:: Material provided
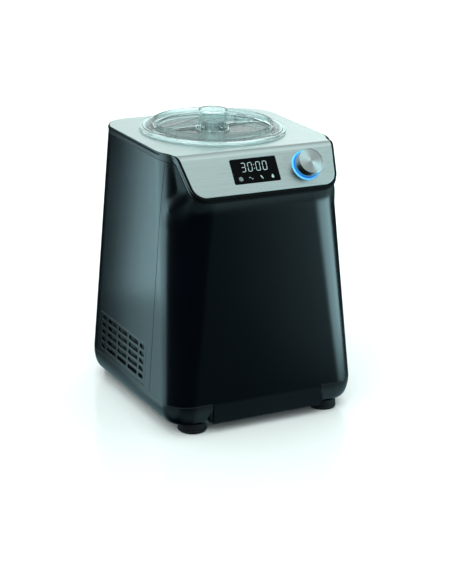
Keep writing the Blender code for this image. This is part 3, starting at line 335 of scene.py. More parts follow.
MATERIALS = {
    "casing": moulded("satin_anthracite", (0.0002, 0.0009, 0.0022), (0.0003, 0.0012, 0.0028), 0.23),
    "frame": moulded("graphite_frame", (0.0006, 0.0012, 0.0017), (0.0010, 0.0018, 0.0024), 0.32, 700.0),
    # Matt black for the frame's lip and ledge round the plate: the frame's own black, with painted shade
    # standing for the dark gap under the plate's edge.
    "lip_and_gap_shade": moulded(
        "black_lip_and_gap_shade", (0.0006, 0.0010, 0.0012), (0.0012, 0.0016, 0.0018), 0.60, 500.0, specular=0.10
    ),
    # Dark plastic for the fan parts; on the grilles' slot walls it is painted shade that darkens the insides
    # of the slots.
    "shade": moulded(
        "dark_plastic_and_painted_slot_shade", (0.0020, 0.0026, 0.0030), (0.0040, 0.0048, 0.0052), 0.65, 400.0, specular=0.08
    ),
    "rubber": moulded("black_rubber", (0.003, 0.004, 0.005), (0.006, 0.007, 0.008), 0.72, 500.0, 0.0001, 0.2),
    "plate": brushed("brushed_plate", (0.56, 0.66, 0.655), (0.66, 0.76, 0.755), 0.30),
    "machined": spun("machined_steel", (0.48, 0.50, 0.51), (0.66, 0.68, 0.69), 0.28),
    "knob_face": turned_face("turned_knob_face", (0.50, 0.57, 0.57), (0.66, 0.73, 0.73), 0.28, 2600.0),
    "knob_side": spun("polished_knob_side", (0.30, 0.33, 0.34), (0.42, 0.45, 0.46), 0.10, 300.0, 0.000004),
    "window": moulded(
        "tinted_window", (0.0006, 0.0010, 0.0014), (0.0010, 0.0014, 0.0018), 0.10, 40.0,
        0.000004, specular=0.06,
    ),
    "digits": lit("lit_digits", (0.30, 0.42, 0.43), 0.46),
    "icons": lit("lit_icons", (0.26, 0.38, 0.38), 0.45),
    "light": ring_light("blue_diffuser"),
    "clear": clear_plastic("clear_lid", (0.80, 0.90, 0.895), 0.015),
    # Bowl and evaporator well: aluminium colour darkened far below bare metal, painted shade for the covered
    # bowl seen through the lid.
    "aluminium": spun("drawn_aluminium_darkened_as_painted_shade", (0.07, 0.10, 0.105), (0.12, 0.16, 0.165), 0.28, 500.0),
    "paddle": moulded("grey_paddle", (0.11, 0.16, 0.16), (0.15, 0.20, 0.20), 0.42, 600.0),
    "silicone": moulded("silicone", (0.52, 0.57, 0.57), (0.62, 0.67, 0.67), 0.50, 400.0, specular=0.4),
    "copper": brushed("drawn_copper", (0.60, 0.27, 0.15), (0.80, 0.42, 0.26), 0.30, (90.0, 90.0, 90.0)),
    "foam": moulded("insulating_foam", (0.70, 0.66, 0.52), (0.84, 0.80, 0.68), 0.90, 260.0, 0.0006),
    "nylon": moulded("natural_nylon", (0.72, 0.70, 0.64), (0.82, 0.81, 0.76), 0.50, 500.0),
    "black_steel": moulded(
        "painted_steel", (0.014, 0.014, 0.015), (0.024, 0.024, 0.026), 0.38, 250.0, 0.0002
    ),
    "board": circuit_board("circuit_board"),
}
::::
- _Task objective_
Print the whole listing exactly as it is.

- _The solution_
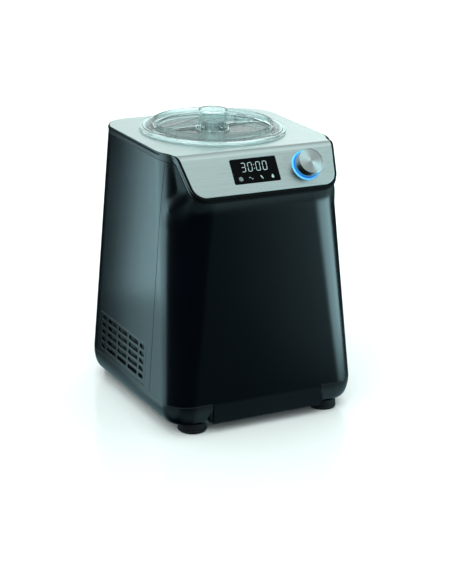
Keep writing the Blender code for this image. This is part 3, starting at line 335 of scene.py. More parts follow.
MATERIALS = {
    "casing": moulded("satin_anthracite", (0.0002, 0.0009, 0.0022), (0.0003, 0.0012, 0.0028), 0.23),
    "frame": moulded("graphite_frame", (0.0006, 0.0012, 0.0017), (0.0010, 0.0018, 0.0024), 0.32, 700.0),
    # Matt black for the frame's lip and ledge round the plate: the frame's own black, with painted shade
    # standing for the dark gap under the plate's edge.
    "lip_and_gap_shade": moulded(
        "black_lip_and_gap_shade", (0.0006, 0.0010, 0.0012), (0.0012, 0.0016, 0.0018), 0.60, 500.0, specular=0.10
    ),
    # Dark plastic for the fan parts; on the grilles' slot walls it is painted shade that darkens the insides
    # of the slots.
    "shade": moulded(
        "dark_plastic_and_painted_slot_shade", (0.0020, 0.0026, 0.0030), (0.0040, 0.0048, 0.0052), 0.65, 400.0, specular=0.08
    ),
    "rubber": moulded("black_rubber", (0.003, 0.004, 0.005), (0.006, 0.007, 0.008), 0.72, 500.0, 0.0001, 0.2),
    "plate": brushed("brushed_plate", (0.56, 0.66, 0.655), (0.66, 0.76, 0.755), 0.30),
    "machined": spun("machined_steel", (0.48, 0.50, 0.51), (0.66, 0.68, 0.69), 0.28),
    "knob_face": turned_face("turned_knob_face", (0.50, 0.57, 0.57), (0.66, 0.73, 0.73), 0.28, 2600.0),
    "knob_side": spun("polished_knob_side", (0.30, 0.33, 0.34), (0.42, 0.45, 0.46), 0.10, 300.0, 0.000004),
    "window": moulded(
        "tinted_window", (0.0006, 0.0010, 0.0014), (0.0010, 0.0014, 0.0018), 0.10, 40.0,
        0.000004, specular=0.06,
    ),
    "digits": lit("lit_digits", (0.30, 0.42, 0.43), 0.46),
    "icons": lit("lit_icons", (0.26, 0.38, 0.38), 0.45),
    "light": ring_light("blue_diffuser"),
    "clear": clear_plastic("clear_lid", (0.80, 0.90, 0.895), 0.015),
    # Bowl and evaporator well: aluminium colour darkened far below bare metal, painted shade for the covered
    # bowl seen through the lid.
    "aluminium": spun("drawn_aluminium_darkened_as_painted_shade", (0.07, 0.10, 0.105), (0.12, 0.16, 0.165), 0.28, 500.0),
    "paddle": moulded("grey_paddle", (0.11, 0.16, 0.16), (0.15, 0.20, 0.20), 0.42, 600.0),
    "silicone": moulded("silicone", (0.52, 0.57, 0.57), (0.62, 0.67, 0.67), 0.50, 400.0, specular=0.4),
    "copper": brushed("drawn_copper", (0.60, 0.27, 0.15), (0.80, 0.42, 0.26), 0.30, (90.0, 90.0, 90.0)),
    "foam": moulded("insulating_foam", (0.70, 0.66, 0.52), (0.84, 0.80, 0.68), 0.90, 260.0, 0.0006),
    "nylon": moulded("natural_nylon", (0.72, 0.70, 0.64), (0.82, 0.81, 0.76), 0.50, 500.0),
    "black_steel": moulded(
        "painted_steel", (0.014, 0.014, 0.015), (0.024, 0.024, 0.026), 0.38, 250.0, 0.0002
    ),
    "board": circuit_board("circuit_board"),
}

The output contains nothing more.